Credit Unions Are Good for Local Communities
Banks are outraged by CUs due to their desire to increase their own profits by working to undercut a competing, yet separate industry.
“Is this the best possible decision our credit union can make for our members and local community?”
Each time I meet with a credit union CEO across America, I hear that same exact question asked over and over. It is like clockwork, and it comes as no surprise to anyone who has seen the honest service credit unions provide their members.
And yes, that same question holds true when a bank approaches a credit union with a potential M&A deal. If a deal is not in the best interests of its members and local community, the credit union outright rejects the deal and walks away.
But if a credit union chooses to ink a deal with a selling bank, it would be for good reason: The merger would benefit its members and local community.
According to the St. Louis Fed, these types of deals are all well and good, and they “have the potential to be a win for all the stakeholders involved.” But of course they do, because should a failing bank be unable to find a buyer, communities could lose access to needed financial services.
In a recent hearing before the House Financial Services Committee, NCUA Chairman Rodney Hood said it best: “If it weren’t for credit unions acquiring some of these banks, then the community would be left without a financial institution – it would leave them vulnerable to pernicious payday lenders.”
When a bank closes its doors, who suffers? People, families and whole communities do. But to opponents of credit union-bank mergers, they would much rather have the branches, lending capacity and economic benefits abruptly exit the community than be serviced by a credit union.
Words like “buying spree” and “growing trend” have been used to describe every time a bank decides to sell to a credit union – but those descriptions are deeply misleading. There have only been a handful of credit union-bank mergers in the last two years. Over that same timeframe, there have been nearly 400 bank-bank mergers.
While credit unions have grown slightly over the past decades – a 2% increase in market share from 1992 to 2018 – it is the big banks that are devouring community banks’ lunch.
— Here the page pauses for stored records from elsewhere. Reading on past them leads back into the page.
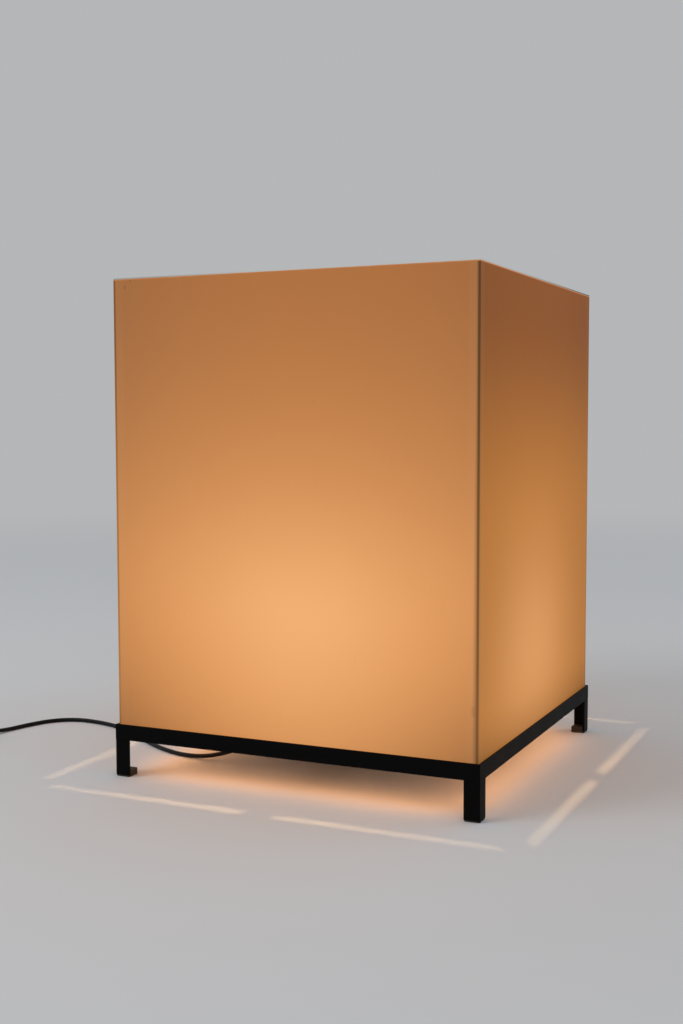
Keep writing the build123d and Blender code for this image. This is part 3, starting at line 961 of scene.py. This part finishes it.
def makeWorld():
    world = bpy.data.worlds.new("studio")
    world.use_nodes = True
    tree = world.node_tree
    tree.nodes.clear()
    start = Wire(tree)
    light = start.node(
        "ShaderNodeBackground", None,
        {"Color": (*studio["worldColour"], 1.0), "Strength": studio["worldStrength"]},
    )
    seen = start.node("ShaderNodeBackground", None, {"Color": (*studio["backColour"], 1.0)})
    camera = start.node("ShaderNodeLightPath", out="Is Camera Ray")
    both = start.node("ShaderNodeMixShader", None, {0: camera, 1: light, 2: seen})
    exitNode = tree.nodes.new("ShaderNodeOutputWorld")
    tree.links.new(both.socket, exitNode.inputs["Surface"])
    bpy.context.scene.world = world


def areaLamp(name, power, place, size):
    data = bpy.data.lights.new(name, "AREA")
    data.energy, data.size = power, size
    lamp = bpy.data.objects.new(name, data)
    lamp.location = place
    aim = Vector((0, 0, studio["aimHeight"])) - Vector(place)
    lamp.rotation_euler = aim.to_track_quat("-Z", "Y").to_euler()
    bpy.context.scene.collection.objects.link(lamp)


def bulbLamps(floor):
    # one lights the lamp, the other only the floor, where it draws the bars of light
    onlyFloor = bpy.data.collections.new("litByBars")
    onlyFloor.objects.link(floor)
    for name, power in (("bulbLight", studio["bulbPower"]), ("barLight", studio["barPower"])):
        data = bpy.data.lights.new(name, "POINT")
        data.energy, data.color = power, studio["bulbColour"]
        data.shadow_soft_size = studio["bulbRadius"]
        lamp = bpy.data.objects.new(name, data)
        lamp.location.z = studio["bulbHeight"]
        if name == "barLight":
            lamp.light_linking.receiver_collection = onlyFloor
        bpy.context.scene.collection.objects.link(lamp)
    for name in frame["record"]["behaviour"]["bodies"]["bulb"]:
        nodes[name].visible_shadow = False  # the globe is opal, so the bulb's light passes it


def gapLamps():
    # the glow that the plate and the shade's inside send down through the gap on each side
    for k in range(4):
        data = bpy.data.lights.new("gapLight", "AREA")
        data.shape = "RECTANGLE"
        data.energy, data.color = studio["gapPower"], studio["gapColour"]
        data.size, data.size_y = studio["gapLength"], studio["gapWidth"]
        lamp = bpy.data.objects.new("gapLight", data)
        out = Vector((0, -studio["gapMiddle"], studio["gapHeight"]))
        out.rotate(Euler((0, 0, k * pi / 2)))
        lamp.location = out
        lamp.rotation_euler.z = k * pi / 2
        lamp.visible_camera = False
        bpy.context.scene.collection.objects.link(lamp)


floor = makeStage()
makeWorld()
areaLamp("keyLamp", studio["keyPower"], studio["keyPlace"], studio["keySize"])
areaLamp("fillLamp", studio["fillPower"], studio["fillPlace"], studio["fillSize"])
bulbLamps(floor)
gapLamps()
bpy.context.scene.view_settings.view_transform = "Standard"
print("studio lit")
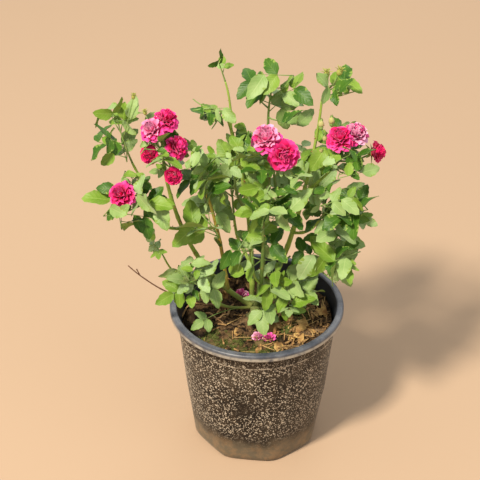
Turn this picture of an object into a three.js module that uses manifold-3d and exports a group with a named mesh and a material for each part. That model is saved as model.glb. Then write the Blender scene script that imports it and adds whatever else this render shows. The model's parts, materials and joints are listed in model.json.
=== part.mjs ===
// A low bushy miniature rose grown in its nursery pot.
// Millimetres, +Z up, origin at the middle of the pot's flat underside, front towards -Y.

import * as THREE from "three";
import { mergeVertices } from "three/addons/utils/BufferGeometryUtils.js";
import Module from "manifold-3d";

const wasm = await Module();
wasm.setup();

// Driving dimensions of the pot
const POT = {
  height: 180,
  rimRadius: 100,
  rimDepth: 8.5,
  rimWidth: 8,
  neckRadius: 93.6,
  ledgeBelowRim: 25,
  ledge: 1.4,
  footRadius: 75.5,
  footRound: 5,
  wall: 2.4,
  floor: 3,
  footFlat: 0.065,
  flatTurn: 15,
  flatsEnd: 70,
  segments: 32,
  drains: 4,
  drainRadius: 4.5,
  drainCircle: 50,
};

// Driving dimensions of the soil
const SOIL = {
  level: 158,
  rise: 4.5,
  roughness: 1.6,
  crownPatch: 26,
  rings: 4,
};

// Driving dimensions of the crown of the plant
const STUMP = {
  foot: [-1, 17, 158.3],
  top: [-1, 18, 171],
  footRadius: 13,
  topRadius: 9,
  spread: 5,
};

const CLEARANCE = 0.3;
const LIMB_SIDES = 6;
const BOUGH_SIDES = 5;
const BOUGH_FOOT = 2.1;
const LIMB_STEP = 36;
const GUARD_STEPS = 10;
const GOLDEN_TURN = (137.5 * Math.PI) / 180;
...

The 15 largest banks have grown substantially since the financial crisis, even with increased regulation and while incurring billions in fines for consumer abuses. And the total market share of total assets of the largest 100 banks is 74.9%, crunching smaller banks down from 53.3% in 1992 to just 17.4%, according to recent data. That means credit unions own just 7.6% of the market.
So why are banks outraged by credit unions? It’s simple: A desire to increase their own profits by working to undercut a competing, yet separate industry.
Make no mistake, banking groups will continue to cry foul; they will continue to fund and propagate studies designed to undermine credit unions; they will continue to create misleading, anti-credit union social media accounts; and they will continue to launch ridiculous campaigns to oppose credit unions’ tax-exempt status, which would result in America losing $38 billion in tax revenue, $142 billion in GDP, and 900,000 jobs over the next 10 years, according to an independent, NAFCU-commissioned study.
We know all of this.
But the red herring in the room for them is the fact that these same banking groups won’t make a peep about their $28 billion tax windfall they received as a result of the Tax Cuts and Jobs Act of 2017. Nor will they openly acknowledge how nearly one-third of U.S. banks enjoy Subchapter S status, thereby allowing them to distribute untaxed profits directly to their shareholders and avoid paying federal taxes.
Credit unions will continue to pay every cent of local and state income taxes, sales tax and payroll taxes, while returning profits to members, American consumers, in the form of higher savings rates and lower interest rates on their loans.
Credit union members’ financial needs still need to be met, checks still need to be cashed and credit still needs to be extended to borrowers in need. That is where our industry will continue to focus – on serving local communities and furthering the lives of 119 million Americans.
Credit unions will continue to serve the greater good, rather than the greater greed.
B. Dan Berger is President/CEO for NAFCU in Washington, D.C.